**Problem statement:** Copy out, from the entries below, each line holding the string "Blender".
-- BEGIN Data provided --
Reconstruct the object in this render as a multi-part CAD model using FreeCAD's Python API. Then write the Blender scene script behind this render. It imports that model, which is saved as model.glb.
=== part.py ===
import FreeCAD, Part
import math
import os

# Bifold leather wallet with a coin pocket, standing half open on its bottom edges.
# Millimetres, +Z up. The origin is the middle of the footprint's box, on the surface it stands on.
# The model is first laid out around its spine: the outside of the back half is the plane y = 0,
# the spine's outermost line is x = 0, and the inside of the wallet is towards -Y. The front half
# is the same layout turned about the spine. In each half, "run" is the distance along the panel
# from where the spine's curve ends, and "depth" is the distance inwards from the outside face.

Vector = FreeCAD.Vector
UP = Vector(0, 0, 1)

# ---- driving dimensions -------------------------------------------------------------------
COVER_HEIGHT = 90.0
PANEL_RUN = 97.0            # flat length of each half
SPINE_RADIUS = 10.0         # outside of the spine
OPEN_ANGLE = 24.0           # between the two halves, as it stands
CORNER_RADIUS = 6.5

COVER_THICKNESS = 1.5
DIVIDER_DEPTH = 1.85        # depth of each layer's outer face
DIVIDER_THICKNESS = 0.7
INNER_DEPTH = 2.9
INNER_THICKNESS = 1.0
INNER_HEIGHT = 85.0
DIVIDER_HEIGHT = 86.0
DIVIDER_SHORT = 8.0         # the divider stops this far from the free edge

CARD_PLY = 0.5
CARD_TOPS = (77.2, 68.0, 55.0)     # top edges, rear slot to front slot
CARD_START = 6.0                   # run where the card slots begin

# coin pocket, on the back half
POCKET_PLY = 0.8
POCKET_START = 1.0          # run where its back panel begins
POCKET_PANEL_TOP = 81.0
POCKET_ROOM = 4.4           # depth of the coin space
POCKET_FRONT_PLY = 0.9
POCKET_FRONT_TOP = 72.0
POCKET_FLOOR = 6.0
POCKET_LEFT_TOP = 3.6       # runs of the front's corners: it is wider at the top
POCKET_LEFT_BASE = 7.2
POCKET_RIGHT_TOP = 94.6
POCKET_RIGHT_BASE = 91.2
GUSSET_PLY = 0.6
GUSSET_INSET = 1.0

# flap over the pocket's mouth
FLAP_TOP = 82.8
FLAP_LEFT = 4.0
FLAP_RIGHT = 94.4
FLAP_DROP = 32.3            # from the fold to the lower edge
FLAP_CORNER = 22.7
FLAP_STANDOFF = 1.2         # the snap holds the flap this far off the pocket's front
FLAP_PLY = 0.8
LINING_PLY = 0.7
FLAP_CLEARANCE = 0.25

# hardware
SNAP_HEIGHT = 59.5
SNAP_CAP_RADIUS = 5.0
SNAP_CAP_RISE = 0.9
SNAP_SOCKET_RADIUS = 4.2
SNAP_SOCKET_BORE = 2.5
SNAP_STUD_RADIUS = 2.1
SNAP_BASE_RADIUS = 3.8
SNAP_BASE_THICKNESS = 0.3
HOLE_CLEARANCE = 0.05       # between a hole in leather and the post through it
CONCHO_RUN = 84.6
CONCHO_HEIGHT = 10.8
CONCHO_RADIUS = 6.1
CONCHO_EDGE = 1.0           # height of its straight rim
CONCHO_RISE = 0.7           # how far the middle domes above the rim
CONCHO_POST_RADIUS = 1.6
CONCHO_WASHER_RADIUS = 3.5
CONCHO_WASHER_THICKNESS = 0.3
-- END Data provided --
-- BEGIN Data provided --
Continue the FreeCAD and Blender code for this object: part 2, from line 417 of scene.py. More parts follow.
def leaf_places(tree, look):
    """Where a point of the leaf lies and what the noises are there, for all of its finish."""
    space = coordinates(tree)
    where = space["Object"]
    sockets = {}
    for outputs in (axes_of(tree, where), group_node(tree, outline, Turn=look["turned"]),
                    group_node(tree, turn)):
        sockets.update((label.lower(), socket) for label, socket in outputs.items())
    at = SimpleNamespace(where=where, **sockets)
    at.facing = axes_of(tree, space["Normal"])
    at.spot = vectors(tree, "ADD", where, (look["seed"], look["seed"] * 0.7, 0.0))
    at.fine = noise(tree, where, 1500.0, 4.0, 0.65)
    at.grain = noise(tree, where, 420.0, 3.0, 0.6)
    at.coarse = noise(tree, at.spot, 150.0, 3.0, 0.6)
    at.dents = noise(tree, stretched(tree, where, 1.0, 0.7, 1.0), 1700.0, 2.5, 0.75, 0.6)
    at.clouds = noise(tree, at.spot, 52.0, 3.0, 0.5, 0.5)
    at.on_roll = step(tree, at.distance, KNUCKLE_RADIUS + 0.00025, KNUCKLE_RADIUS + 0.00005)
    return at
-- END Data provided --
**Final result:**
Reconstruct the object in this render as a multi-part CAD model using FreeCAD's Python API. Then write the Blender scene script behind this render. It imports that model, which is saved as model.glb.
Continue the FreeCAD and Blender code for this object: part 2, from line 417 of scene.py. More parts follow.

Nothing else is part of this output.